4 thoughts on “Playing Detective to My Own Mysteries”

  1. I advocate not getting rid of your past. In fact, I like my things and, in general, don’t want to get rid of them. I am anti anti clutter. For me, life is too short not to have pretty, interesting things around me. And I think your box is interesting. Scanning is good for safety and sharing but the tactile pleasure in old documents cannot be discounted.

  2. It’s often said that at the end of life, all you have is your memories. Considering what we now know about the reliability of our memory, that’s a rather scary thought. Maybe the truth is that all we ever really have is the present.

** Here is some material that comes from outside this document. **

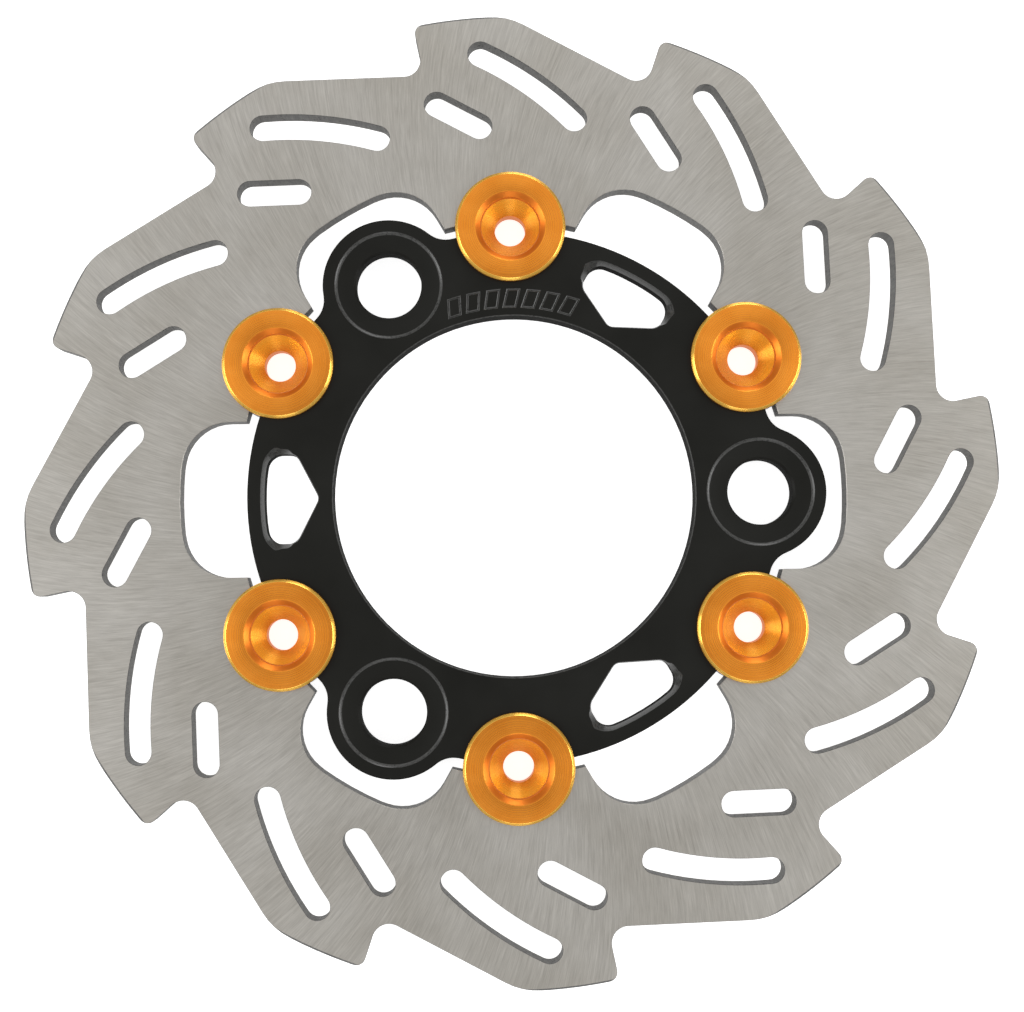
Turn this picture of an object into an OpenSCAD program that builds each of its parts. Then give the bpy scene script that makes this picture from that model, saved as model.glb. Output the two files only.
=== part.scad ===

    Regardless, for the past few years I’ve been engaged in an off and on internet search to correlate my vaguely remembered past with various markers such as the dates of movie premieres. I couldn’t tell you exactly why I bother — the couple of times in my life when I’ve tried keeping a journal I quickly gave it up because I never really have the urge to go back and read such. The past is past, after all. Still… there’s this urge to try and reconstruct the context that made me whatever I am.

    Like you, James, I’m at a loss to decide what to do with all the old documents and artifacts that my parents left behind, much less the boxes of ancient and unmarked family photos of now unknown relatives. It’s somehow fascinating to look at at those old images, but I have no way now to identify most of them. As for my parents, I never really got to know them while they were alive and although I have regrets, I’m afraid it’s really too late to change that.

    1. Reconstructing the past from memories really is of little use. I find it challenging to put together a time line from the clues, but afterwards, like you say, I just walk away from the project.

      There’s also a side-effect of such efforts. If I finally put together a consistent memory that works with the external clues, I accept that as my history, but I know I could be wrong. I know it’s entirely possible to build new memories over old memories based on false assumptions.

      Writing one’s autobiography is like building a city atop the Sargasso Sea.